Serves 4 – 6

This simple, rich soup goes together really fast and can use your favorite green vegetable. Candidates, either fresh or frozen, could include peas, chopped vegetables such as broccoli, zucchini, spinach, asparagus, chard, kale or romaine lettuce. Whatever you use just don’t overcook the vegetable. You want it still to be a delicious green color.
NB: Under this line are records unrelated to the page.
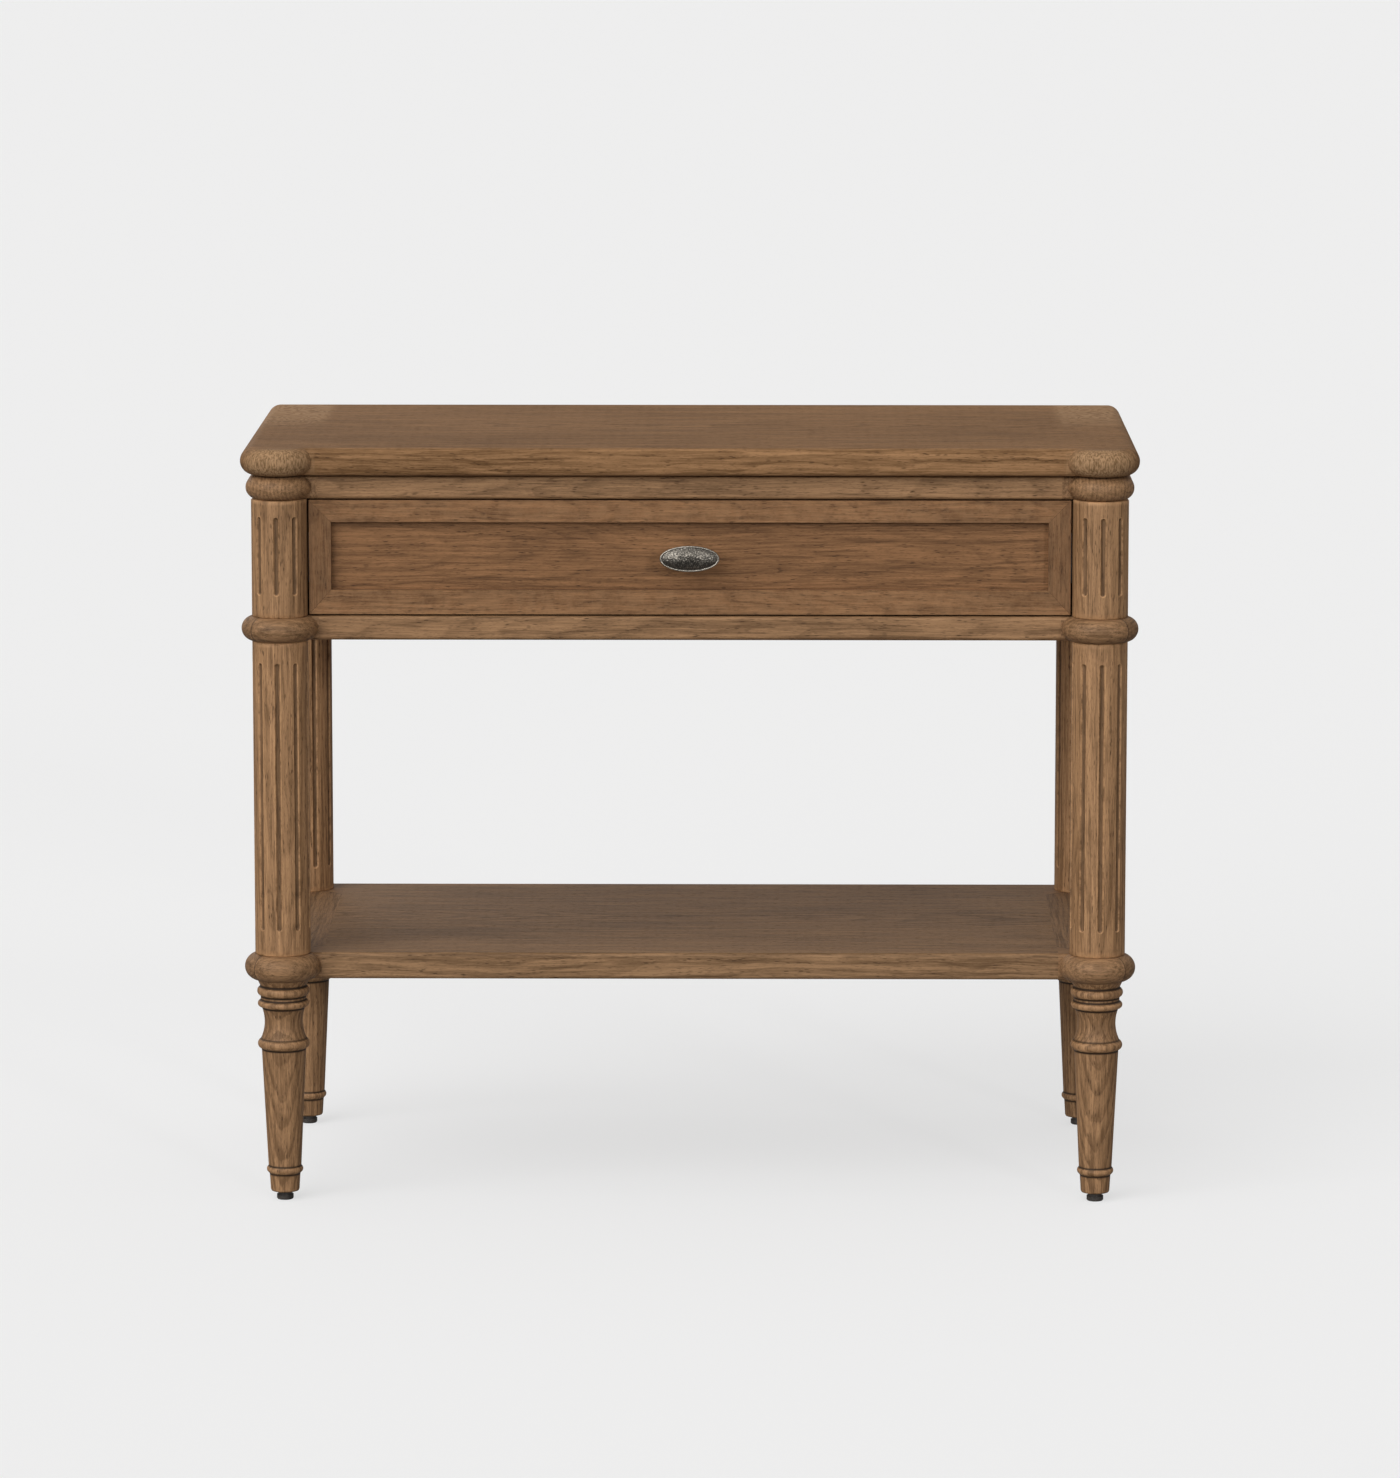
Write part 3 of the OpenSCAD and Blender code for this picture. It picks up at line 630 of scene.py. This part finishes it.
def column_tree():
    """A round column with stopped, round-ended flutes. Angles count from the front, in radians."""
    g, given, out = new_tree(
        "fluted column",
        {
            "Radius": "Float",
            "Low": "Float",
            "High": "Float",
            "Flute Width": "Float",
            "Flute Depth": "Float",
            "Low Margin": "Float",
            "High Margin": "Float",
            "First Angle": "Float",
            "Flute Step": "Float",
            "First Flute": "Float",
            "Last Flute": "Float",
        },
    )
    rows = 76
    edge = 0.0008
    drum = g.add("GeometryNodeMeshCylinder", fill_type="NGON")
    g.put(drum, Vertices=360, Side_Segments=rows, Radius=given["Radius"], Depth=1.0)
    x, y, z = g.split(g.add("GeometryNodeInputPosition").outputs[0])
    share = g.plus(z, 0.5)

    # Rows crowd together where the flutes end
    half_width = g.times(given["Flute Width"], 0.5)
    zone = g.times(given["Flute Width"], 1.1)
    height = g.minus(given["High"], given["Low"])
    low_lead = g.minus(given["Low Margin"], g.times(zone, 0.25))
    high_lead = g.minus(given["High Margin"], g.times(zone, 0.25))
    middle = g.minus(g.minus(height, g.plus(low_lead, high_lead)), g.times(zone, 2.0))
    lengths = (edge, g.minus(low_lead, edge), zone, middle, zone, g.minus(high_lead, edge), edge)
    row_shares = (3, 4, 22, 18, 22, 4, 3)
    level = given["Low"]
    start = 0.0
    for length, count in zip(lengths, row_shares):
        end = start + count / rows
        rise = g.add("ShaderNodeMapRange", clamp=True)
        for socket, value in zip(rise.inputs, (share, start, end, 0.0, length)):
            g.feed(socket, value)
        level = g.plus(level, rise.outputs[0])
        start = end

    # Which flute is nearest, and how far away its centre line is
    angle = g.math("ARCTAN2", x, g.times(y, -1.0))
    turn = g.math("DIVIDE", g.minus(angle, given["First Angle"]), given["Flute Step"])
    index = g.math("ROUND", turn)
    after_first = g.math("GREATER_THAN", index, g.minus(given["First Flute"], 0.5))
    before_last = g.math("LESS_THAN", index, g.plus(given["Last Flute"], 0.5))
    inside = g.times(after_first, before_last)
    off = g.times(g.times(g.minus(turn, index), given["Flute Step"]), given["Radius"])
    low_end = g.plus(g.plus(given["Low"], given["Low Margin"]), half_width)
    high_end = g.minus(g.minus(given["High"], given["High Margin"]), half_width)
    past = g.math("MAXIMUM", g.minus(low_end, level), g.minus(level, high_end))
    past = g.math("MAXIMUM", past, 0.0)
    away = g.math("SQRT", g.plus(g.times(off, off), g.times(past, past)))

    # Round-bottomed cut, eased where it meets the column
    depth = given["Flute Depth"]
    squares = g.plus(g.times(half_width, half_width), g.times(depth, depth))
    cutter = g.math("DIVIDE", squares, g.times(depth, 2.0))
    under = g.minus(g.times(cutter, cutter), g.times(away, away))
    under = g.math("SQRT", g.math("MAXIMUM", under, 0.0))
    cut = g.minus(under, g.minus(cutter, depth))
    cut = g.times(g.math("SMOOTH_MAX", cut, 0.0, 0.0004), inside)
    from_end = g.math("MINIMUM", g.minus(level, given["Low"]), g.minus(given["High"], level))
    easing = g.math("MAXIMUM", g.minus(edge, from_end), 0.0)
    radius = g.minus(g.minus(given["Radius"], cut), easing)
    ratio = g.math("DIVIDE", radius, given["Radius"])

    # Rubbed lips and ends, and painted shade in the flutes: kept before the plain drum is reshaped
    lip = g.fade(g.math("ABSOLUTE", g.minus(away, half_width)), 0.0, 0.0011, 0.8, 0.0)
    end_rub = g.fade(from_end, 0.0004, 0.0022, 1.0, 0.0)
    wear = g.math("MAXIMUM", g.times(lip, inside), end_rub)
    patina_and_shade = g.fade(cut, 0.0002, 0.0014)
    geometry = drum.outputs["Mesh"]
    for label, value in (("wear", wear), ("patina_and_shade", patina_and_shade)):
        store = g.add("GeometryNodeStoreNamedAttribute", data_type="FLOAT", domain="POINT")
        g.put(store, Geometry=geometry, Name=label, Value=value)
        geometry = store.outputs[0]
    shaped = g.add("GeometryNodeSetPosition")
    g.put(shaped, Geometry=geometry,
          Position=g.join(g.times(x, ratio), g.times(y, ratio), level))
    return finish_tree(g, given, out, shaped.outputs[0])


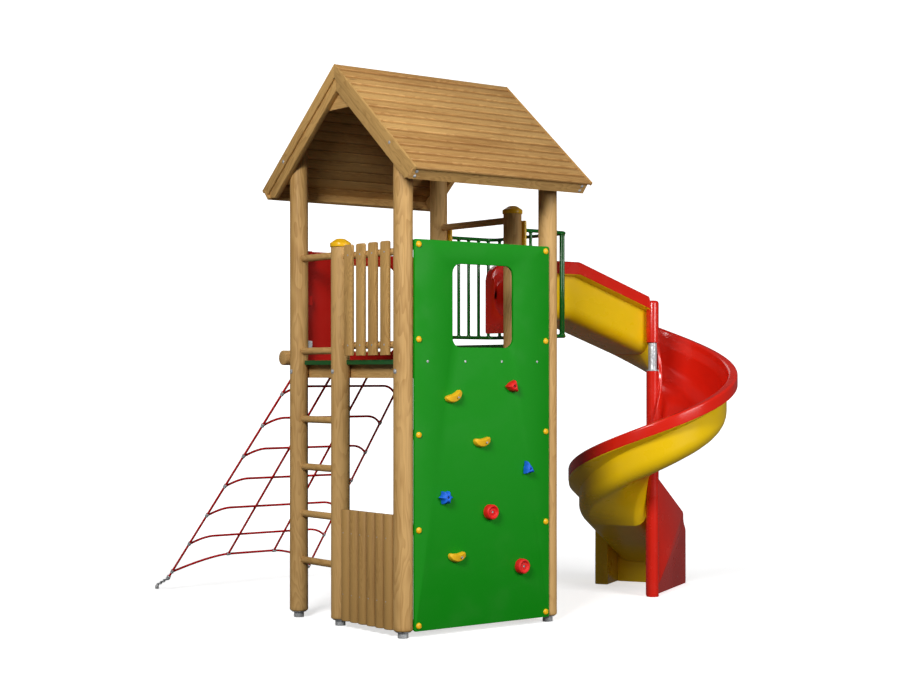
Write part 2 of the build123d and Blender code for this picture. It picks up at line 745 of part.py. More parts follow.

You could make this a one-dish meal by adding some cooked shrimp, smoked chicken or roasted mushrooms.

4 tablespoons butter
1-1/2 cups chopped onion or leeks including some of the green tops
3/4 cup chopped celery
1 teaspoon whole fennel seed
1-1/2 pounds green vegetable of choice.
4 cups chicken or vegetable stock
1-1/4 cups crème fraiche or heavy cream
3 tablespoons dry sherry or to taste (optional)
Drops of fresh lemon or lime juice
Salt and freshly ground pepper
3 tablespoons chopped basil, mint or cilantro or a combination

Add the butter to a heavy bottomed, deep saucepan and melt over moderate heat. Add the onions, celery and fennel and cook slowly for 15 minutes or so until the vegetables are tender but not browned. (This slow cooking is known as “sweating!”). Add the green vegetable of choice along with the stock and simmer until tender but still attractively green.

Puree the soup with an immersion blender or blender. Strain through a medium strainer if desired and return to pan. Stir in the cream and sherry and season to your taste with lemon, salt and pepper. Ladle into bowl and top with the chopped basil or other herbs.